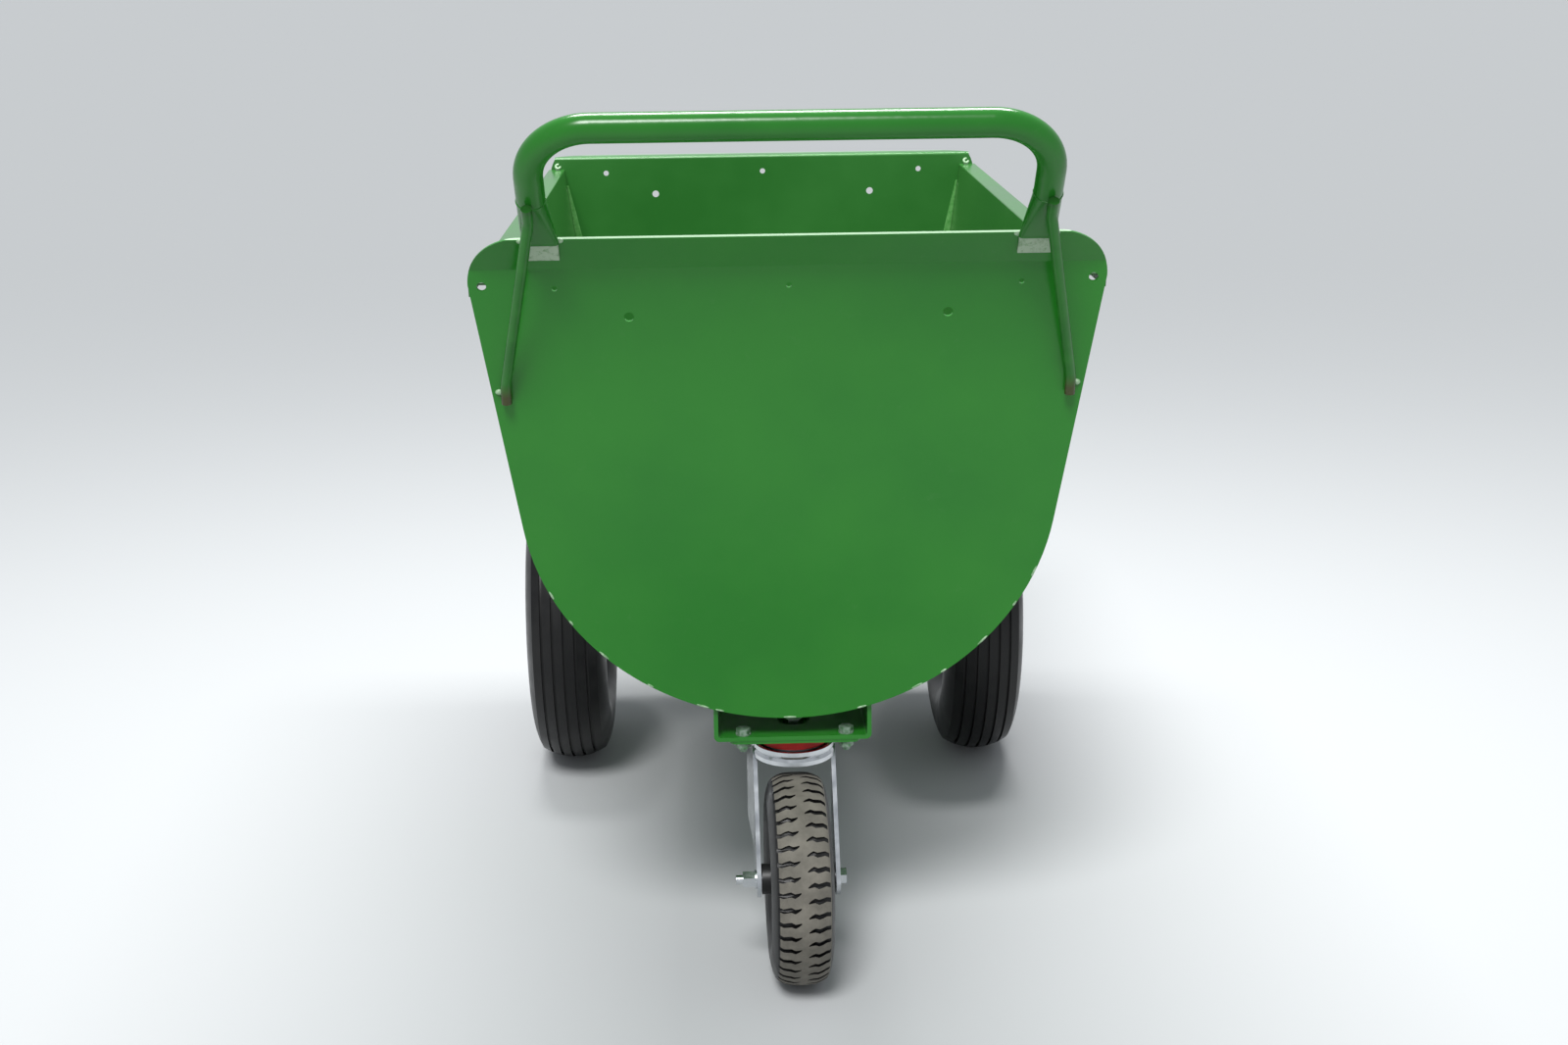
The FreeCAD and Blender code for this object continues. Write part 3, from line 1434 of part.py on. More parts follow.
def caster_wheel():
    half_width = size("caster_tyre_width") / 2
    half_rim = size("caster_rim_width") / 2
    radius = size("caster_rim_radius")
    lip = size("caster_rim_lip")
    hub = size("caster_hub_radius")
    hub_half = FORK_INSIDE - size("caster_hub_gap")
    sheet_t = size("caster_rim_sheet")
    bolts = (count("caster_rim_bolt_count"), size("caster_rim_bolt_circle"),
             size("rim_bolt_radius") * 0.75 + size("bolt_hole_clearance"))
    valve_x = -sheet_t - size("valve_cap_radius") - 1
    place_on_caster(tyre("caster_tyre", half_width, CASTER_RADIUS, radius, half_rim, lip, []))
    place_on_caster(inner_tube("caster_inner_tube", half_width, CASTER_RADIUS, radius, half_rim,
                               lip))
    for label, side, valve in (("left", -1, valve_x), ("right", 1, None)):
        place_on_caster(rim_half(f"caster_rim_{label}", side, half_rim, radius,
                                 lip, sheet_t, hub, bolts, valve))
    sleeve_out = (size("caster_bolt_radius") + size("thread_clearance")
                  + size("caster_sleeve_wall"))
    bore = sleeve_out + size("running_clearance")
    seat = bore + size("caster_bearing_wall")
    place_on_caster(turned("caster_hub", ring_corners(seat, hub, -hub_half, hub_half)))
    length = size("caster_bearing_length")
    cages = []
    for start in (hub_half - length, -hub_half):
        cage = shape_cylinder("CageBody", seat, length, x=start, along=(1, 0, 0))
        hole = shape_cylinder("CageBore", bore, length + 2, x=start - 1, along=(1, 0, 0))
        cages.append(without("Cage", cage, hole))
    place_on_caster(group("caster_bearings", cages))
    small = size("rim_bolt_radius") * 0.75
    flats = size("bolt_head_flats") * 0.77
    place_on_caster(ring_bolts("caster_rim_bolts", bolts[0], bolts[1], small, flats,
                               size("bolt_head_height") * 0.75, sheet_t * 2,
                               size("nut_height") * 0.75 + 1))
    place_on_caster(ring_nuts("caster_rim_nuts", bolts[0], bolts[1], small, flats,
                              size("nut_height") * 0.75, sheet_t * 2))
    place_on_caster(valve_parts("caster_valve", valve_x, radius, size("caster_valve_length")))


def build():
    tub_sheet()
    rear_plate()
    front_plate()
    handle_tube()
    handle_feet()
    brace("brace_left", -1)
    brace("brace_right", 1)
    axle_beam()
    axle_saddle("axle_saddle_rear", size("main_axle_reach") - size("beam_side") / 2
                - size("saddle_sheet"))
    axle_saddle("axle_saddle_front", size("main_axle_reach") + size("beam_side") / 2)
    axle_bushes()
    main_axle()
    axle_washers()
    cotter_pins()
    main_wheel("left", -1)
    main_wheel("right", 1)
    caster_bracket()
    caster_top_plate()
    caster_plate_bolts()
    caster_plate_washers()
    caster_plate_nuts()
    upper_race()
    ball_ring("upper_balls", size("ball_radius"), size("ball_pitch_radius"),
              count("ball_count"), BALL_Z)
    fork_race()
    red_seal()
    kingpin()
    ball_ring("lower_balls", size("small_ball_radius"), size("small_ball_pitch_radius"),
              count("small_ball_count"), SMALL_BALL_Z)
    lower_race()
    kingpin_nut()
    caster_fork()
    caster_axle()
    caster_wheel()


def export():
    doc.recompute()
    for item in doc.Objects:
        if "Invalid" in item.State or "Error" in item.State:
            owners = [parent.Label for parent in item.InList]
            raise RuntimeError(f"{item.Label} of {owners} failed: {item.State}")
    for node in NODES:
        if node.Shape.isNull() or not node.Shape.isValid():
            raise RuntimeError(f"{node.Label} has no valid shape")
    os.makedirs("parts", exist_ok=True)
    for node in NODES:
        node.Shape.exportStep(f"parts/{node.Label}.step")
        box = node.Shape.BoundBox
        print(f"{node.Label}: {len(node.Shape.Solids)} solids, {node.Shape.Volume / 1000:.1f} cm3,"
              f" X {box.XMin:.1f}..{box.XMax:.1f} Y {box.YMin:.1f}..{box.YMax:.1f}"
              f" Z {box.ZMin:.1f}..{box.ZMax:.1f}")


build()
export()
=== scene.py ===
# %% [markdown]
# # The feed trolley as it is seen
#
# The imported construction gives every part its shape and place, and this notebook gives the
# trolley its looks. It loads the fixed frame, makes a material for each real finish, models what
# is too small for the construction (tread, welds, seams), and sets the camera and the light.
# Lengths are in metres, +Y points forward and away from the handle, and the floor is Z = 0.

# %% Load the frame
import json
import math
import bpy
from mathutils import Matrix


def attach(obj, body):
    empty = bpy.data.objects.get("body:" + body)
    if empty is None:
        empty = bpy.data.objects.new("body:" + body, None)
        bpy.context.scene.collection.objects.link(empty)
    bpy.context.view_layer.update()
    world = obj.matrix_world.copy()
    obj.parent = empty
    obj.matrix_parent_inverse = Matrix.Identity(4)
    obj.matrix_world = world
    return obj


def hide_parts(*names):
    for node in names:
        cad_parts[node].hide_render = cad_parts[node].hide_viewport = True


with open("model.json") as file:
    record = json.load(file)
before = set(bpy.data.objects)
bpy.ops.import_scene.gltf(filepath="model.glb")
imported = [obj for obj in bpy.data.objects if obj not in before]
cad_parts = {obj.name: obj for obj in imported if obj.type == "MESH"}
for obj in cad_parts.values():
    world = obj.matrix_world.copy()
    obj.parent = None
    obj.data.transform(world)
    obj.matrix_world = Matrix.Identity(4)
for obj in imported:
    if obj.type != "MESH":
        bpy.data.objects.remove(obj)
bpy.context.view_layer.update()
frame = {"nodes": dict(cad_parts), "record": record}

from types import SimpleNamespace

import bpy
from mathutils import Matrix, Vector

# %% [markdown]
# ## Measures
#
# A fitter would measure this trolley from its rear, from the row of holes in the rear plate. The
# construction's origin is the middle of the trolley's length instead, so one shift turns a
# distance from the holes into Y, and every place below can be given as it would be measured.

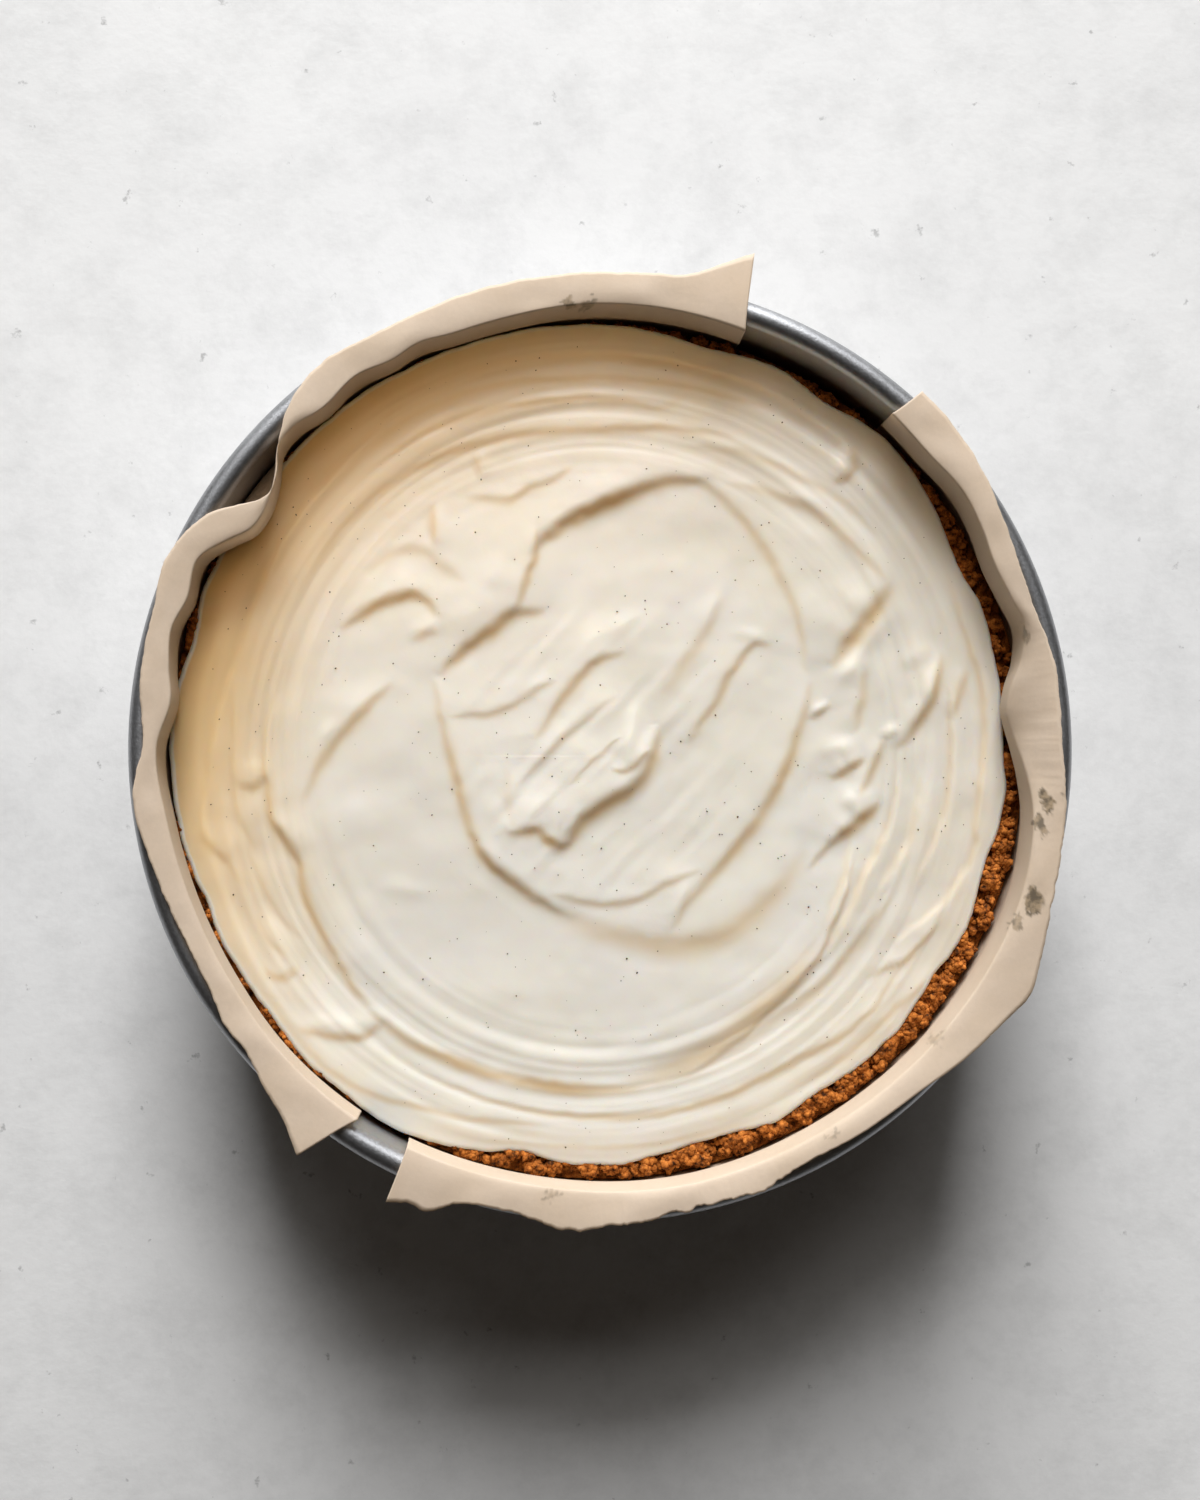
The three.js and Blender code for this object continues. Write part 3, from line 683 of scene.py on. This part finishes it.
        (-64, -71.5, 15, 4.5, 2, 0.7), (-73, -71.5, 5, 6, 2, 0.6), (9, -77, 20, 7, 2, 0.5),
        (-33, 36, 30, 9, 4, 0.8), (-32, 44, 25, 9, 4, 0.7), (-46, 31.5, 35, 4, 2, 0.5),
        (54, -4, 60, 8, 3, 0.4), (20, -40, 65, 5, 1.6, 0.6),
    ],
    "strokes": {"angle": 48, "depth": 0.10, "width": 2.6, "within": 44},   # fine ones round the peak
    "wave": 0.36, "waveSize": 24,   # the gentle hills of the whole surface
}


def splineThrough(points, each=8):  # a curve through the points, Catmull and Rom's
    p = np.array(points, float)
    p = np.vstack([2 * p[0] - p[1], p, 2 * p[-1] - p[-2]])
    t = (np.arange(each) / each)[:, None]
    pieces = []
    for k in range(1, len(p) - 2):
        a, b, c, d = p[k - 1:k + 3]
        square, cube = 2 * a - 5 * b + 4 * c - d, 3 * b - a - 3 * c + d
        pieces.append(0.5 * (2 * b + (c - a) * t + square * t ** 2 + cube * t ** 3))
    return np.vstack(pieces + [p[-2:-1]])


def besideLine(x, y, line):  # distance from the line, left positive; share along it; distance past its ends
    nearest, side = np.full(x.shape, 1e9), np.ones(x.shape)
    sumAlong, sumPast, sumWeight = np.zeros(x.shape), np.zeros(x.shape), np.zeros(x.shape)
    steps = np.hypot(*np.diff(line, axis=0).T)
    lengths = np.concatenate([[0], np.cumsum(steps)])
    for k in range(len(line) - 1):
        (ax, ay), (bx, by) = line[k], line[k + 1]
        dx, dy = bx - ax, by - ay
        free = ((x - ax) * dx + (y - ay) * dy) / steps[k] ** 2
        share = np.clip(free, 0, 1)
        ox, oy = x - ax - share * dx, y - ay - share * dy
        far = np.hypot(ox, oy)
        closer = far < nearest
        nearest = np.where(closer, far, nearest)
        side = np.where(closer, np.sign(dx * oy - dy * ox), side)
        over = -free if k == 0 else free - 1 if k == len(line) - 2 else 0 * free
        weight = (far * far + 0.05) ** -3  # nearer parts of the line count far more
        sumAlong += weight * (lengths[k] + share * steps[k]) / lengths[-1]
        sumPast += weight * np.maximum(over, 0) * steps[k]
        sumWeight += weight
    return nearest * np.where(side == 0, 1, side), sumAlong / sumWeight, sumPast / sumWeight


def markHeight(x, y, mark):  # a steep face at the line, with painted shade at its foot; its left side decays as exp(-(s / reach) ** 1.2)
    points, rise, reach, steep, hollow, hollowReach = mark
    line = splineThrough(points)
    height, shade = np.zeros(x.shape), np.zeros(x.shape)
    margin = 2.4 * max(reach, hollowReach)
    near = ((x > line[:, 0].min() - margin) & (x < line[:, 0].max() + margin)
            & (y > line[:, 1].min() - margin) & (y < line[:, 1].max() + margin))
    s, t, past = besideLine(x[near], y[near], line)
    s = s + 0.35 * latticeNoise(x[near] / 3.1, y[near] / 3.1, 5)
    swell = np.sin(np.pi * np.clip(t, 0, 1)) ** 0.6 * np.exp(-(past / 1.6) ** 2)
    wide = 0.35 + 0.65 * swell
    fade = swell * (1 + 0.22 * latticeNoise(t * 6, t * 0 + rise, 11))
    face = 0.5 * (1 + np.tanh(s / (0.5 * steep * wide)))
    left = rise * np.exp(-(np.maximum(s, 0) / (reach * wide)) ** 1.2)
    right = hollow * np.exp(-(np.maximum(-s, 0) / (hollowReach * wide)) ** 1.5)
    streaks = 0.05 * swell * latticeNoise(s / 1.3, t * 3, 17) * np.exp(-(s / reach) ** 2)
    height[near] = fade * (left * face - right * (1 - face) + streaks)
    # painted shade: a band along the foot of the steep face, where the fold's shade falls
    offFoot = (s + 0.15 * steep) / (0.42 * steep * wide + 0.5)
    shade[near] = fade * min(1, rise / 2.0) * np.exp(-offFoot ** 2)
    return height, shade


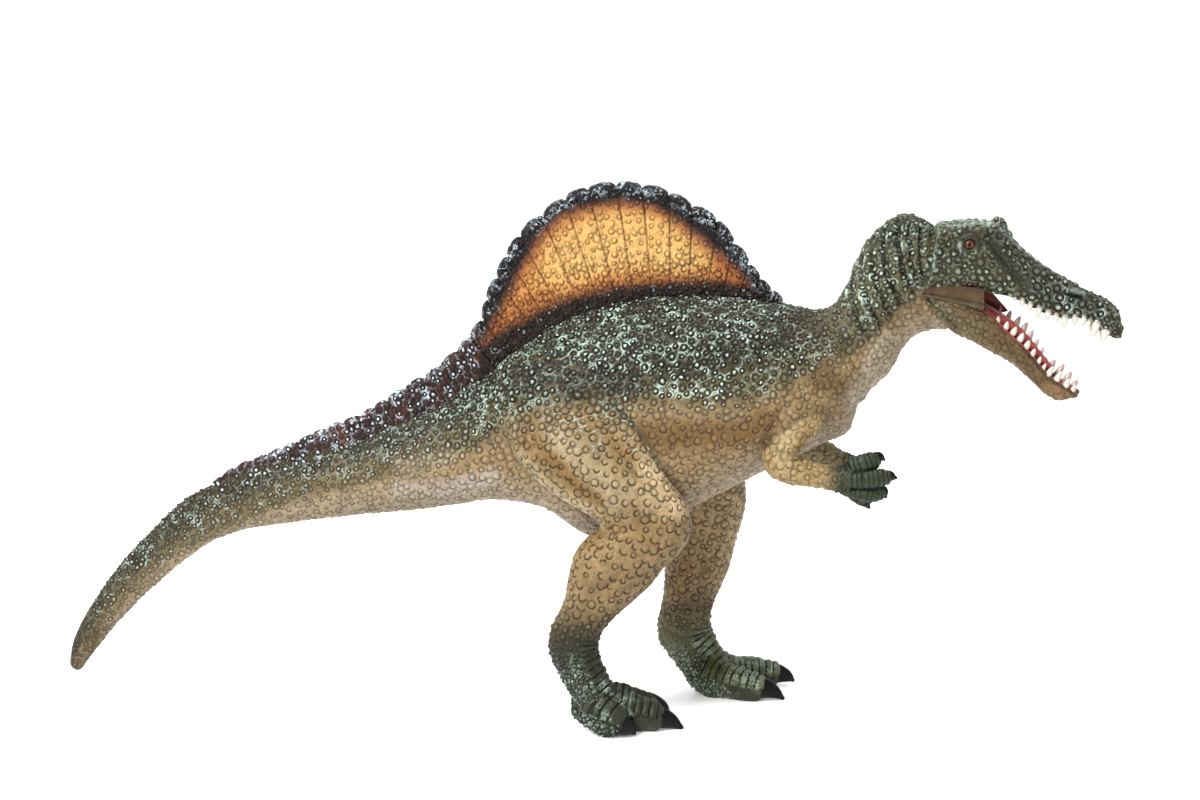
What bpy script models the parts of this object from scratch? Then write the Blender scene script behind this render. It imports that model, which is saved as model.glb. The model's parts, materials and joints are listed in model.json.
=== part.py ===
# Toy spinosaurus figure, moulded soft plastic, standing on its two feet.
#
# It is glued together from eight mouldings: the body (trunk, neck and tail in one), the sail with the crest
# that runs down the tail, the head with its upper teeth, the lower jaw with its teeth, two arms and two legs.
#
# Frame: +X towards the snout, +Y to the animal's left, +Z up, the origin on the floor under the middle of the
# figure's bounding box. Metres. The animal's right side faces -Y.
#
# The shapes are laid out on a side-view sheet, like a sculptor's profile drawing: u runs to the right, v runs
# down, four units to the millimetre. The sheet is drawn in perspective, as the figure looks from EYE_FAR in front
# of its right side and EYE_RISE above it, so a point also needs its sideways position y before it has a place.
import math

import bmesh
import bpy
import numpy as np

MM = 0.001
EYE_FAR = 708.0  # mm from the eye to the middle of the sheet
EYE_RISE = math.radians(10.0)
SHEET = 2833.0  # sheet units at one unit of distance
SHEET_MID = (600.0, 400.0)
SHEET_Z = 79.7  # mm, height of the sheet's middle over the floor
SHIFT = (-4.2, 0.7, 0.0)  # mm, from the sheet's middle to the origin under the bounding box
GAP = 0.3  # mm, the glue line between two mouldings
HEAD_TURN = math.radians(9.0)  # the head looks a little towards the animal's right
HEAD_PIVOT = (68.0, 0.0)  # mm, x and y of the upright line that the head turns about

CE, SE = math.cos(EYE_RISE), math.sin(EYE_RISE)
EYE = np.array([0.0, -EYE_FAR * CE, SHEET_Z + EYE_FAR * SE])


# ------------------------------------------------------------------ sheet to space
def on_plane(u, v, point, normal):
    """The place in space, in mm, of a sheet point that lies on an upright plane."""
    du, dv = (u - SHEET_MID[0]) / SHEET, (SHEET_MID[1] - v) / SHEET
    ray = np.array([du, CE + dv * SE, -SE + dv * CE])
    t = ((point - EYE) @ normal) / (ray @ normal)
    return EYE + t * ray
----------
- **WRITTEN INSTRUCTION**: Exactly reproduce the stretch from the line with "kingpin_nut()" through the line with "if empty is", including both ends and nothing else.

- **THE RESPONSE**:
    kingpin_nut()
    caster_fork()
    caster_axle()
    caster_wheel()


def export():
    doc.recompute()
    for item in doc.Objects:
        if "Invalid" in item.State or "Error" in item.State:
            owners = [parent.Label for parent in item.InList]
            raise RuntimeError(f"{item.Label} of {owners} failed: {item.State}")
    for node in NODES:
        if node.Shape.isNull() or not node.Shape.isValid():
            raise RuntimeError(f"{node.Label} has no valid shape")
    os.makedirs("parts", exist_ok=True)
    for node in NODES:
        node.Shape.exportStep(f"parts/{node.Label}.step")
        box = node.Shape.BoundBox
        print(f"{node.Label}: {len(node.Shape.Solids)} solids, {node.Shape.Volume / 1000:.1f} cm3,"
              f" X {box.XMin:.1f}..{box.XMax:.1f} Y {box.YMin:.1f}..{box.YMax:.1f}"
              f" Z {box.ZMin:.1f}..{box.ZMax:.1f}")


build()
export()
=== scene.py ===
# %% [markdown]
# # The feed trolley as it is seen
#
# The imported construction gives every part its shape and place, and this notebook gives the
# trolley its looks. It loads the fixed frame, makes a material for each real finish, models what
# is too small for the construction (tread, welds, seams), and sets the camera and the light.
# Lengths are in metres, +Y points forward and away from the handle, and the floor is Z = 0.

# %% Load the frame
import json
import math
import bpy
from mathutils import Matrix


def attach(obj, body):
    empty = bpy.data.objects.get("body:" + body)
    if empty is None:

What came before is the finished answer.